DIRECTIONS FOR THIS TASK
Using the material that follows, identify and copy each line with the string "axes".

PROVIDED ENTRIES
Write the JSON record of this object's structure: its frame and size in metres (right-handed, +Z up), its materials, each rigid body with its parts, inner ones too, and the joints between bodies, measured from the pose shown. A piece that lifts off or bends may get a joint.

---

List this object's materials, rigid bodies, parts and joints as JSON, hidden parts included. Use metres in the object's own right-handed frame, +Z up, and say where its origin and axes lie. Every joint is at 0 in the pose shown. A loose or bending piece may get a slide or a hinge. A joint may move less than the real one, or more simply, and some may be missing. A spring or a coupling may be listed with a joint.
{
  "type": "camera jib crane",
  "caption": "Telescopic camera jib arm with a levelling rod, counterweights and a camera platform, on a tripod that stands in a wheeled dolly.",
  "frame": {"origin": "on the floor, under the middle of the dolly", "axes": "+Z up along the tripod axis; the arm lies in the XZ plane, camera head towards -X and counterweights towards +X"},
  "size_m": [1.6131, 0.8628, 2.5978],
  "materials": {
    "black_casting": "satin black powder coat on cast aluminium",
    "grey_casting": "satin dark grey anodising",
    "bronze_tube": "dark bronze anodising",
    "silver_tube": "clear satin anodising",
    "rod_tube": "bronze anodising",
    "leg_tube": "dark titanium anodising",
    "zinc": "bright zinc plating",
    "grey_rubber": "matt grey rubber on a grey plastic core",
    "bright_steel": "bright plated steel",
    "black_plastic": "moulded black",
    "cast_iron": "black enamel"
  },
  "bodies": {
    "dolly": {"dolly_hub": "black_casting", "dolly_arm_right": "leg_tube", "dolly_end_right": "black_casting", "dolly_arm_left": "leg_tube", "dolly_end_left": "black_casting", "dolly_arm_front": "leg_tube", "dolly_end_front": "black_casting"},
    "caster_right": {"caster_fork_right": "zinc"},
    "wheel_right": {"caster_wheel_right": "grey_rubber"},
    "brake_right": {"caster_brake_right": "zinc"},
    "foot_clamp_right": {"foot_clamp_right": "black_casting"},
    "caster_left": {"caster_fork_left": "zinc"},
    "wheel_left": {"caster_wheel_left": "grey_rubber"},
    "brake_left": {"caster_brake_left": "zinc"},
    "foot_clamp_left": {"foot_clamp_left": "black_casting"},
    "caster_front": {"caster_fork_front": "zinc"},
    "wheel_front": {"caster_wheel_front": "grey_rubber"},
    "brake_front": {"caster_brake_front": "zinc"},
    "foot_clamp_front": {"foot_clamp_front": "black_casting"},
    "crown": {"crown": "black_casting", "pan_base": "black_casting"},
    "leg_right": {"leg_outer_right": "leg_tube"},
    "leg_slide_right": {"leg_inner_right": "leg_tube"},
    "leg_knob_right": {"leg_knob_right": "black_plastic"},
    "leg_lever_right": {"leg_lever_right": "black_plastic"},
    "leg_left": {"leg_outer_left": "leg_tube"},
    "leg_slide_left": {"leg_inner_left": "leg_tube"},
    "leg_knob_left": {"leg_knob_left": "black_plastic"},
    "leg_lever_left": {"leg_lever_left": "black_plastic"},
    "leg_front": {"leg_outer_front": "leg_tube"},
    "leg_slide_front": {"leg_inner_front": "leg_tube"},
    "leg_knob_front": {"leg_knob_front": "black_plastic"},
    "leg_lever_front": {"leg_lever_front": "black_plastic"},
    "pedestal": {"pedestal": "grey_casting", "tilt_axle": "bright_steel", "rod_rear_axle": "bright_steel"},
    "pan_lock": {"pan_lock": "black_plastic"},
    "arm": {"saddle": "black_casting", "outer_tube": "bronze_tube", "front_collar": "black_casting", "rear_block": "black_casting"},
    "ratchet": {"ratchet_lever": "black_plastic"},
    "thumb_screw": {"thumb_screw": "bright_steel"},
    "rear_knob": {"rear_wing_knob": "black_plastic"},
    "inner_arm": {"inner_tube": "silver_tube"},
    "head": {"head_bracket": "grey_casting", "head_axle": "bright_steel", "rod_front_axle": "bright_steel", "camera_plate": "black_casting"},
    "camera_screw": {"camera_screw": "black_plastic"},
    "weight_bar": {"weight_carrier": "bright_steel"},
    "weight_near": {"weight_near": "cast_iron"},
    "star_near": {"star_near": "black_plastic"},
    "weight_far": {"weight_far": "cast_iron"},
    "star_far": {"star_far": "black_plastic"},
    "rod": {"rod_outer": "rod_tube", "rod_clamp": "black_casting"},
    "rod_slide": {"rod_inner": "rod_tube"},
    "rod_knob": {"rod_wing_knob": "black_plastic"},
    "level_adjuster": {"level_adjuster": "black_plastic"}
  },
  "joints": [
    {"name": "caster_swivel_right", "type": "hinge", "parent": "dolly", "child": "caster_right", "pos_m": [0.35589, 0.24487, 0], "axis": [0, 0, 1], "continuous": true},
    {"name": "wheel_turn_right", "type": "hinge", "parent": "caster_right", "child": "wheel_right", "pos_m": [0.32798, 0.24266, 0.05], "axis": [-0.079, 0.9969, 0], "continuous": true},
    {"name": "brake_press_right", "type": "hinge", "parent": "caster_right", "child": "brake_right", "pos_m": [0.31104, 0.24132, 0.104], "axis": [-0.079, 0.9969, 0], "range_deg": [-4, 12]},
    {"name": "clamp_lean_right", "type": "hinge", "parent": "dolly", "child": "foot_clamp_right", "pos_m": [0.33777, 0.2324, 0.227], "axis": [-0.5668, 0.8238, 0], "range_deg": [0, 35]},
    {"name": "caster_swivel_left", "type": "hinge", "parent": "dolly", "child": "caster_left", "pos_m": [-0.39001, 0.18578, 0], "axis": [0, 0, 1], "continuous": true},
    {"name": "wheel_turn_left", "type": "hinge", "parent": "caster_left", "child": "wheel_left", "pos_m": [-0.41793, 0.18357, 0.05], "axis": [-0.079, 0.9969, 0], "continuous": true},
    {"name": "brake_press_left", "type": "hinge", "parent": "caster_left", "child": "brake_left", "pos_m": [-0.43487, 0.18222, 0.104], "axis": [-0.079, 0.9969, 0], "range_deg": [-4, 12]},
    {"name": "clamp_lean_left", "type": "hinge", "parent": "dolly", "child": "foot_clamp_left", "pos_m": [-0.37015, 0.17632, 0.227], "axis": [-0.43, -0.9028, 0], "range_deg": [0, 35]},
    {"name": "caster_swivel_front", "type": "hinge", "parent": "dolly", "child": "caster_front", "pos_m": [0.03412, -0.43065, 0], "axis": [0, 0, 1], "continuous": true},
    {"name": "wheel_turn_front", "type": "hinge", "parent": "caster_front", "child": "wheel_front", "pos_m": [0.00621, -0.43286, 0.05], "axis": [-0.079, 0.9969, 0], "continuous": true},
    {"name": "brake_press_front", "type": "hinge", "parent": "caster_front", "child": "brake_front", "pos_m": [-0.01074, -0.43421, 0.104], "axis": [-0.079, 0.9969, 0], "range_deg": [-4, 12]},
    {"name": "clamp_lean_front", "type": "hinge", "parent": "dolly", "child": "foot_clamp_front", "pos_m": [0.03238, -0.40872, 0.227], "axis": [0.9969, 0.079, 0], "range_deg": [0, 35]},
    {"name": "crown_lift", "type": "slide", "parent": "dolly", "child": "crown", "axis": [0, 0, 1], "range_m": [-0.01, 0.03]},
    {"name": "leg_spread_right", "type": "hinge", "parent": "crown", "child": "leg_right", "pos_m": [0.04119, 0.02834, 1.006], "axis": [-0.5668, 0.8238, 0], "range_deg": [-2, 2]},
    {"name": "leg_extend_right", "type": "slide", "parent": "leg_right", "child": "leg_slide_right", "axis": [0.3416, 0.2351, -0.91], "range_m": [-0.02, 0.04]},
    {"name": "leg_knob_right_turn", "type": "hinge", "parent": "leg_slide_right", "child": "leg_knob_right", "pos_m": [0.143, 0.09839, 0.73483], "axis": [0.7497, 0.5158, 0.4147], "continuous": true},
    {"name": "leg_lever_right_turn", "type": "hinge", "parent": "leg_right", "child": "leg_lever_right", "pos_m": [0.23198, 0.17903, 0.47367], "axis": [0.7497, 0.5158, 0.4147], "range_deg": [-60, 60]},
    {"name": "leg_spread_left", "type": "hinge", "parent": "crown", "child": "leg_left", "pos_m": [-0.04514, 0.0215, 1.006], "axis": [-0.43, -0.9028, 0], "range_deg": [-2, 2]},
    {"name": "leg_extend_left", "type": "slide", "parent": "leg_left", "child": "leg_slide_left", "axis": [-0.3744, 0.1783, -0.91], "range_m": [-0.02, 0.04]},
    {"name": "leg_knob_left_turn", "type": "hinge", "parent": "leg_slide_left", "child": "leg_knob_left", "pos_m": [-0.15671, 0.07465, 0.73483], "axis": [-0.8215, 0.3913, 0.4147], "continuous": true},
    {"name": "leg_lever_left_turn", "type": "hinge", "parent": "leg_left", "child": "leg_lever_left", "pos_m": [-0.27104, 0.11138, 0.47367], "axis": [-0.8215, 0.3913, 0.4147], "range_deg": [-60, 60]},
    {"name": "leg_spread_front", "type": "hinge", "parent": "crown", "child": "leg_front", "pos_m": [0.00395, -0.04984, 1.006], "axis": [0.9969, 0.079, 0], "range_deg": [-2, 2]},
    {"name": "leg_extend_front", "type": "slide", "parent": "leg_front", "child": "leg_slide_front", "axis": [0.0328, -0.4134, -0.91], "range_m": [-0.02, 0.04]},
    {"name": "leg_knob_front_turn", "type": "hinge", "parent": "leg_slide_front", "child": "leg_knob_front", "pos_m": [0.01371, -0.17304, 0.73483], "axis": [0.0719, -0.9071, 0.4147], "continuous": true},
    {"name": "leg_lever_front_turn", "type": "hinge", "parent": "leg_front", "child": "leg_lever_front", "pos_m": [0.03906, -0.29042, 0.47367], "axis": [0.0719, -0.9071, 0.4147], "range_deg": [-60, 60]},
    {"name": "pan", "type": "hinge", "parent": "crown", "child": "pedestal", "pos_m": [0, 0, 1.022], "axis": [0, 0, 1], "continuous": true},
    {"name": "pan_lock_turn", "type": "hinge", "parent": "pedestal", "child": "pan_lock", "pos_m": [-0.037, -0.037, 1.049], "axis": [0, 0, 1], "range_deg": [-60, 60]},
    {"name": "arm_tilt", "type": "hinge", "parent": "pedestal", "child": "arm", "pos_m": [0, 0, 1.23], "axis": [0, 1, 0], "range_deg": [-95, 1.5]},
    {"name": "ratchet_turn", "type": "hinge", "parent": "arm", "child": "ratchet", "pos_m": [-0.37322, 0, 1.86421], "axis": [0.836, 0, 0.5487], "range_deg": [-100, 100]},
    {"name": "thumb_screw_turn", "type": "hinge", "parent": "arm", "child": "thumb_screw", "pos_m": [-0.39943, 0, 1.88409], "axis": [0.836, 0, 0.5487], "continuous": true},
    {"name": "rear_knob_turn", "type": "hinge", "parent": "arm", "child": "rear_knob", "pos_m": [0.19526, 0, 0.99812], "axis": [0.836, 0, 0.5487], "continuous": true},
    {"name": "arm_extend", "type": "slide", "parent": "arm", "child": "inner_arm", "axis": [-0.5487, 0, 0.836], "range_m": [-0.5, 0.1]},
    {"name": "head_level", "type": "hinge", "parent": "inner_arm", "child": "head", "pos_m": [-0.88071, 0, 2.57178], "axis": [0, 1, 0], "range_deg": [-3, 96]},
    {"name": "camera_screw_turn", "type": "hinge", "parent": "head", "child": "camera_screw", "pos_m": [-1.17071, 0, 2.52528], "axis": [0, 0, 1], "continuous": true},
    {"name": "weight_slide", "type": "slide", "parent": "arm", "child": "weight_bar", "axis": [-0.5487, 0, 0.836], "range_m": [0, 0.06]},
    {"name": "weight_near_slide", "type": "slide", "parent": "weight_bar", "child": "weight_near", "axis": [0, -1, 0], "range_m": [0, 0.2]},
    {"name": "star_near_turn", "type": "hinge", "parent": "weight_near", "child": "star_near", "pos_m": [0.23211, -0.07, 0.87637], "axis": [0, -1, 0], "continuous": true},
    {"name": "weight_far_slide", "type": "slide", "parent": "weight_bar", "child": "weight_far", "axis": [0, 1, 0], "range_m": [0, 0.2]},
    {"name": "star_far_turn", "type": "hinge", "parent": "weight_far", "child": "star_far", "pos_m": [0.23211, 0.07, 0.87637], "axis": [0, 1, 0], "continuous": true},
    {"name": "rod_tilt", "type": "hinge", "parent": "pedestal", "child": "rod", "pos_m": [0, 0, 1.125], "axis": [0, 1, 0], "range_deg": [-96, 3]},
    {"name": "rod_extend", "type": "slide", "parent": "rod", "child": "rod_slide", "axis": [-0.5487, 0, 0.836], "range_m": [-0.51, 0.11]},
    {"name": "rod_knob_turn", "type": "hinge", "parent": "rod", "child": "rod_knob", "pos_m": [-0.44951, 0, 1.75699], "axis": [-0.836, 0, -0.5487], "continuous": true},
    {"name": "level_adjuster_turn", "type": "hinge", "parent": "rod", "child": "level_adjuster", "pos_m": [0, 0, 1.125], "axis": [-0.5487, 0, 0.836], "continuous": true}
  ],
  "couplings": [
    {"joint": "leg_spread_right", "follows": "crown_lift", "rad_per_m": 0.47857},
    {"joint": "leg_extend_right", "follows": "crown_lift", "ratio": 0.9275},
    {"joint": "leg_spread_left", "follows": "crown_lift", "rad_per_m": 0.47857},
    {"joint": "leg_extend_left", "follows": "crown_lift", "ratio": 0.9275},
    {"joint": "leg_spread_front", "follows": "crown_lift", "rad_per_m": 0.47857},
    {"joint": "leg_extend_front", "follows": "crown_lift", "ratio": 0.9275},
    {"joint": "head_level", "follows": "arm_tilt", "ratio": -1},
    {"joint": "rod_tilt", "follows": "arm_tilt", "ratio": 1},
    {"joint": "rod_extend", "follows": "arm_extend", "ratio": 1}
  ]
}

COMPLETED TASK
List this object's materials, rigid bodies, parts and joints as JSON, hidden parts included. Use metres in the object's own right-handed frame, +Z up, and say where its origin and axes lie. Every joint is at 0 in the pose shown. A loose or bending piece may get a slide or a hinge. A joint may move less than the real one, or more simply, and some may be missing. A spring or a coupling may be listed with a joint.
  "frame": {"origin": "on the floor, under the middle of the dolly", "axes": "+Z up along the tripod axis; the arm lies in the XZ plane, camera head towards -X and counterweights towards +X"},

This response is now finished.